=== MATERIAL ===

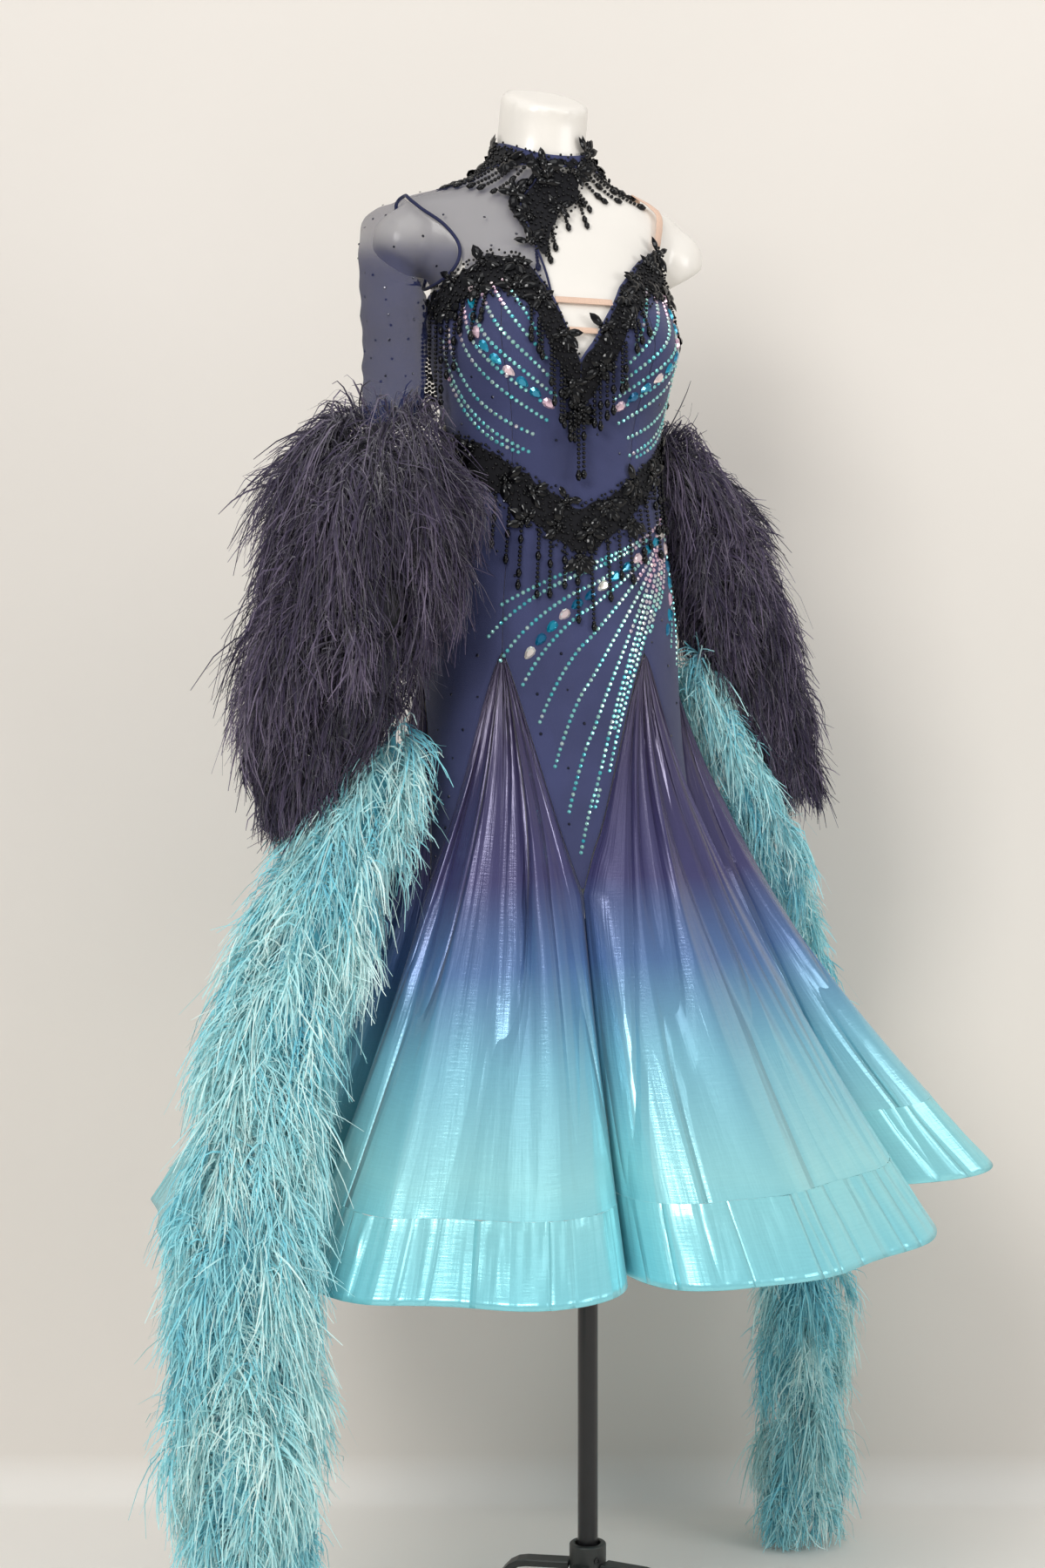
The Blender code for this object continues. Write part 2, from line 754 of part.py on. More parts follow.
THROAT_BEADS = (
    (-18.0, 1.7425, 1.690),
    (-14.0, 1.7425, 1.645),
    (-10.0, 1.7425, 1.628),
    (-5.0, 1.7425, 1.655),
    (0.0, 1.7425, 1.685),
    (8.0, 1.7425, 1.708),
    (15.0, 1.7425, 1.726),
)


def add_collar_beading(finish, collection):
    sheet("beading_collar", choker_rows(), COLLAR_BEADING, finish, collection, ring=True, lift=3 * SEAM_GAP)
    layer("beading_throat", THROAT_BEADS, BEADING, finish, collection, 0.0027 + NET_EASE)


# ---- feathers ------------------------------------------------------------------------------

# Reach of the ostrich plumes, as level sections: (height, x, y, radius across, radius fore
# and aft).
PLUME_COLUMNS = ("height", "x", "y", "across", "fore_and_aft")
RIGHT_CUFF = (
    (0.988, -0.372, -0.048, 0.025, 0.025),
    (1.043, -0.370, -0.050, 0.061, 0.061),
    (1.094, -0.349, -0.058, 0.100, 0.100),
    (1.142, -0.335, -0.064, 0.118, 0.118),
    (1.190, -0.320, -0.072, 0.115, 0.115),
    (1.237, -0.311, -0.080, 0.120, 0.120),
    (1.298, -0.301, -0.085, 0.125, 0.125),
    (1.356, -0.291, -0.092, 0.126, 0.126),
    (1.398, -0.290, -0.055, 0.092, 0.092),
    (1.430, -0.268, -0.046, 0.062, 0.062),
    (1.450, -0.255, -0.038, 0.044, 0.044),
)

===

## SET TASK
Copy out each line exactly.

## EXERCISE RESPONSE
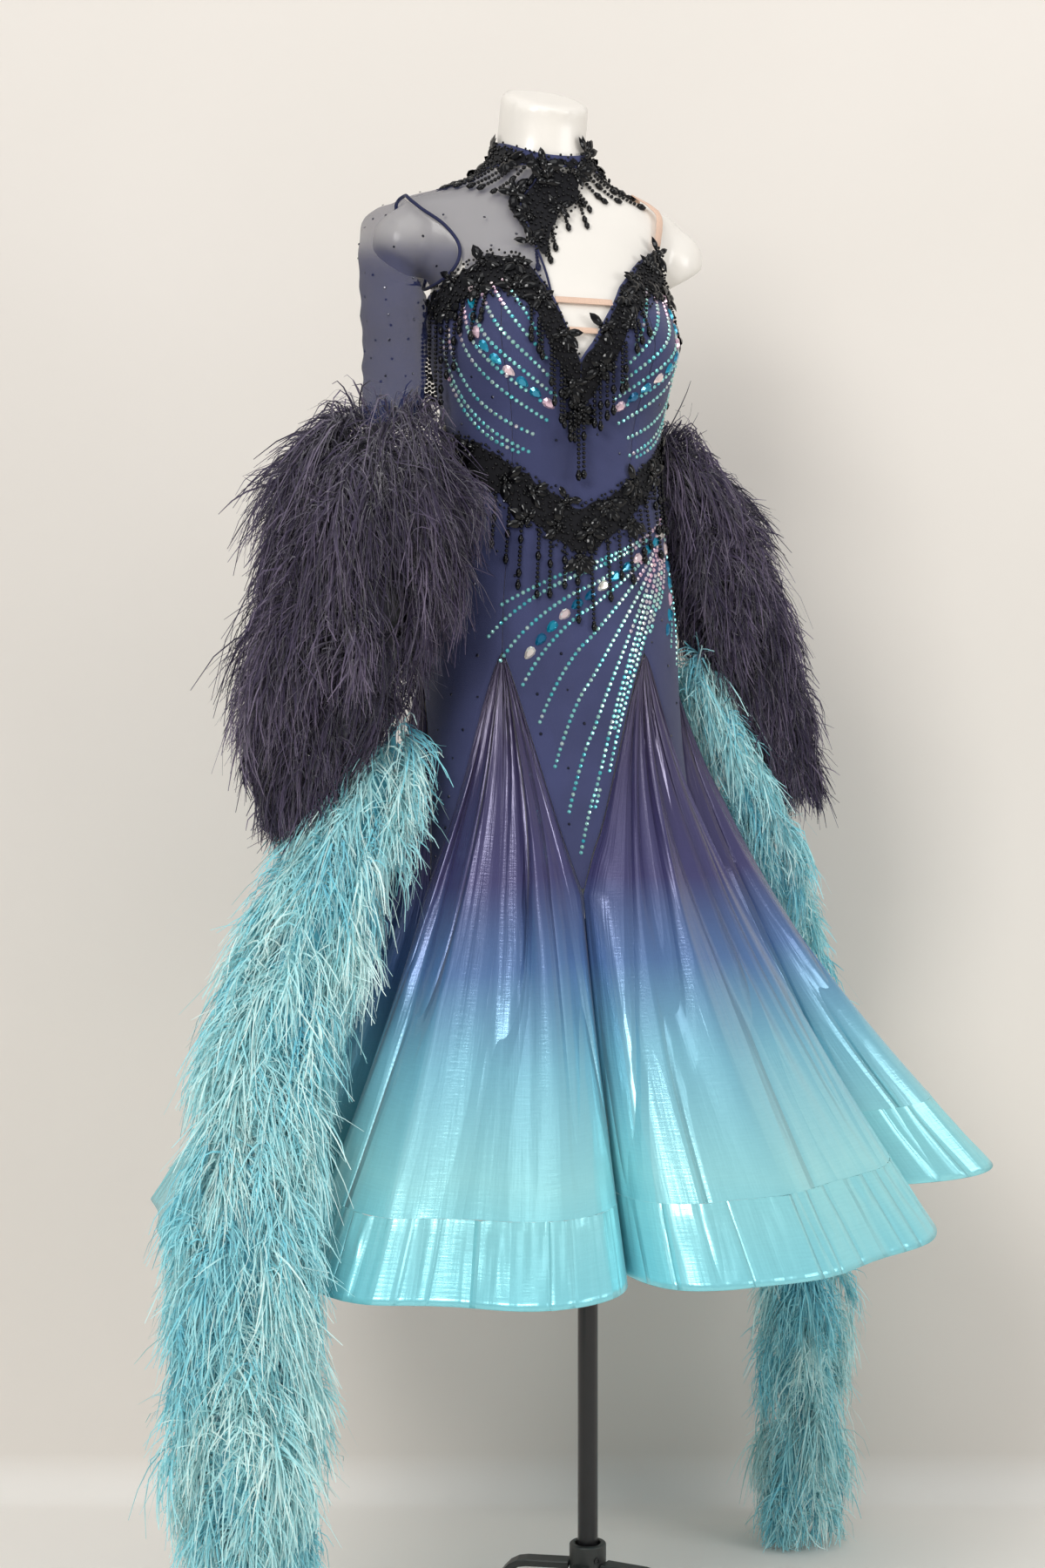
The Blender code for this object continues. Write part 2, from line 754 of part.py on. More parts follow.
THROAT_BEADS = (
    (-18.0, 1.7425, 1.690),
    (-14.0, 1.7425, 1.645),
    (-10.0, 1.7425, 1.628),
    (-5.0, 1.7425, 1.655),
    (0.0, 1.7425, 1.685),
    (8.0, 1.7425, 1.708),
    (15.0, 1.7425, 1.726),
)


def add_collar_beading(finish, collection):
    sheet("beading_collar", choker_rows(), COLLAR_BEADING, finish, collection, ring=True, lift=3 * SEAM_GAP)
    layer("beading_throat", THROAT_BEADS, BEADING, finish, collection, 0.0027 + NET_EASE)


# ---- feathers ------------------------------------------------------------------------------

# Reach of the ostrich plumes, as level sections: (height, x, y, radius across, radius fore
# and aft).
PLUME_COLUMNS = ("height", "x", "y", "across", "fore_and_aft")
RIGHT_CUFF = (
    (0.988, -0.372, -0.048, 0.025, 0.025),
    (1.043, -0.370, -0.050, 0.061, 0.061),
    (1.094, -0.349, -0.058, 0.100, 0.100),
    (1.142, -0.335, -0.064, 0.118, 0.118),
    (1.190, -0.320, -0.072, 0.115, 0.115),
    (1.237, -0.311, -0.080, 0.120, 0.120),
    (1.298, -0.301, -0.085, 0.125, 0.125),
    (1.356, -0.291, -0.092, 0.126, 0.126),
    (1.398, -0.290, -0.055, 0.092, 0.092),
    (1.430, -0.268, -0.046, 0.062, 0.062),
    (1.450, -0.255, -0.038, 0.044, 0.044),
)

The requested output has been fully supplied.